++++ Provided entries
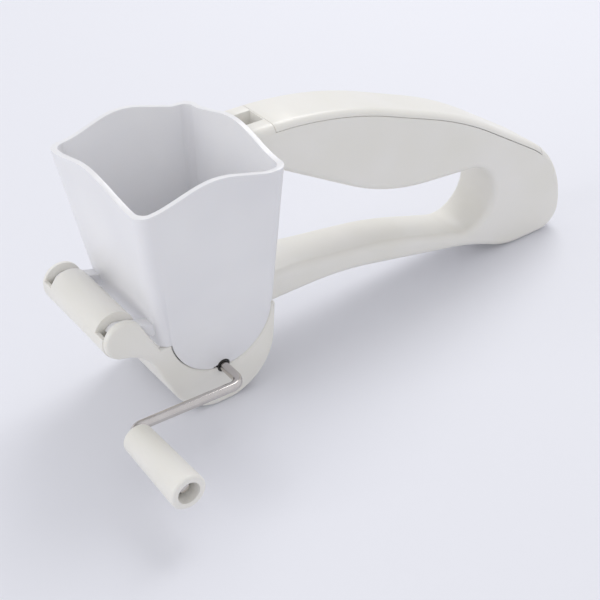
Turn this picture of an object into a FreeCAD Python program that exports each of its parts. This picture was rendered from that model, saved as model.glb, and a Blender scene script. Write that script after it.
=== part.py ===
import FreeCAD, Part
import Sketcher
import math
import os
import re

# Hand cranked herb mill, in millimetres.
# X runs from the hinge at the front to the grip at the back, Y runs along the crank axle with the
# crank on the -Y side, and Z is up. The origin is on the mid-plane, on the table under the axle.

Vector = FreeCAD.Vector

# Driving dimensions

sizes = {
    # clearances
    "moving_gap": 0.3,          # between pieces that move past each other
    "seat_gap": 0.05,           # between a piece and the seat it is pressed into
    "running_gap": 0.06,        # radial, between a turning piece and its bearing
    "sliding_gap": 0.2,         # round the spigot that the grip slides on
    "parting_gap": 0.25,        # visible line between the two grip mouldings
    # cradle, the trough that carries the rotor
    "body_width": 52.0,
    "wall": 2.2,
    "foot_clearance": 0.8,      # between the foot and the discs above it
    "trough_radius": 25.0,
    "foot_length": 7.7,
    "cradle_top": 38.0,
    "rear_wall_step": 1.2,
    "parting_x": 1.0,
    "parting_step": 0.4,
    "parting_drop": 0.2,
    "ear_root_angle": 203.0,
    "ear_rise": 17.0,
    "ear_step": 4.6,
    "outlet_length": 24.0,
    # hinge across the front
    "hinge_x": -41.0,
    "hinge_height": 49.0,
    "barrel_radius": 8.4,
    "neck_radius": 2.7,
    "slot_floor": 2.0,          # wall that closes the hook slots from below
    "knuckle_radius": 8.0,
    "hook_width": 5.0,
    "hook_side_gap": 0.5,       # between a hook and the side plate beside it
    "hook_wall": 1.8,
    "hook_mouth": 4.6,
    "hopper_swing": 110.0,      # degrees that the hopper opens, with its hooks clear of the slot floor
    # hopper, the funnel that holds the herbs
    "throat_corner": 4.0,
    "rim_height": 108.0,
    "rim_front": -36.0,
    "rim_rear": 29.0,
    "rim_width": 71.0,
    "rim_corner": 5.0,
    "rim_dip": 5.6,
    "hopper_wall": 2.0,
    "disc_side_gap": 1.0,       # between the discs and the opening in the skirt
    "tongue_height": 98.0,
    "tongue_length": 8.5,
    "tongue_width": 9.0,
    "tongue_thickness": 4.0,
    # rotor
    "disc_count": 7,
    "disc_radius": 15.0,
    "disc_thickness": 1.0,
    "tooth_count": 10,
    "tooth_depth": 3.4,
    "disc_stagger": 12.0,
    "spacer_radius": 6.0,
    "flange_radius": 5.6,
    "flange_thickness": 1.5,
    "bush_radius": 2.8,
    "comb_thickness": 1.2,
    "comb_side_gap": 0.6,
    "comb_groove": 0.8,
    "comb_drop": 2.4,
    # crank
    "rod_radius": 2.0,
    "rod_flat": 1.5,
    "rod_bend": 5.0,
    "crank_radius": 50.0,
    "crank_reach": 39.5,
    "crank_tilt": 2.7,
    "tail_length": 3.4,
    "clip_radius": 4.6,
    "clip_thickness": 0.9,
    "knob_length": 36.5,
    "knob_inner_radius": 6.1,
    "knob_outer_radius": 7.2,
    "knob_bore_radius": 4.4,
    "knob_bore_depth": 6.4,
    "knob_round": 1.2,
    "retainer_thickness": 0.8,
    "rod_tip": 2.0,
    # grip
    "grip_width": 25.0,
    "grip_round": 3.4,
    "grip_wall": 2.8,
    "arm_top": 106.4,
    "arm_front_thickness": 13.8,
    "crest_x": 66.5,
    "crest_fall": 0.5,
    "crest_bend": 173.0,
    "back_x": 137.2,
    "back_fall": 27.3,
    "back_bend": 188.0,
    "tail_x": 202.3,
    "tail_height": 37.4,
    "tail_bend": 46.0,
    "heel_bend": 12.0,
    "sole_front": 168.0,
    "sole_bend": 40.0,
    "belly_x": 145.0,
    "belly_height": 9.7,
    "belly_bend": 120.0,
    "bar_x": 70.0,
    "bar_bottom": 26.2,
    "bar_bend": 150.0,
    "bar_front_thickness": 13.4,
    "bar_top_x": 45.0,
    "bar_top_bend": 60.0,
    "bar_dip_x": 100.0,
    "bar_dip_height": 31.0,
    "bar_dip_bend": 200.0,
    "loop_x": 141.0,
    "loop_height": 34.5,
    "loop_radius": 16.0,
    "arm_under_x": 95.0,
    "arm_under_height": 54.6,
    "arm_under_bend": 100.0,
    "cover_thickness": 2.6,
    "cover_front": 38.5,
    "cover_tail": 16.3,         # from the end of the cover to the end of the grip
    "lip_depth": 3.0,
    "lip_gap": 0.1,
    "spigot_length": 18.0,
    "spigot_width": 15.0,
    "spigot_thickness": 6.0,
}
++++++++
++++ Provided entries
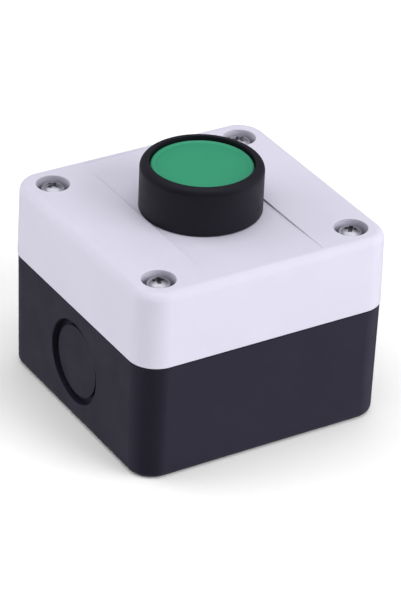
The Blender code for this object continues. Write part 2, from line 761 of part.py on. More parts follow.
++++++++
■ **Exercise prompt**: Your task is to give again the lines from the one containing "Turn this picture" to the one containing "# Driving dimensions", both lines included, exactly and without anything added.

■ **Solution to the problem**:
Turn this picture of an object into a FreeCAD Python program that exports each of its parts. This picture was rendered from that model, saved as model.glb, and a Blender scene script. Write that script after it.
=== part.py ===
import FreeCAD, Part
import Sketcher
import math
import os
import re

# Hand cranked herb mill, in millimetres.
# X runs from the hinge at the front to the grip at the back, Y runs along the crank axle with the
# crank on the -Y side, and Z is up. The origin is on the mid-plane, on the table under the axle.

Vector = FreeCAD.Vector

# Driving dimensions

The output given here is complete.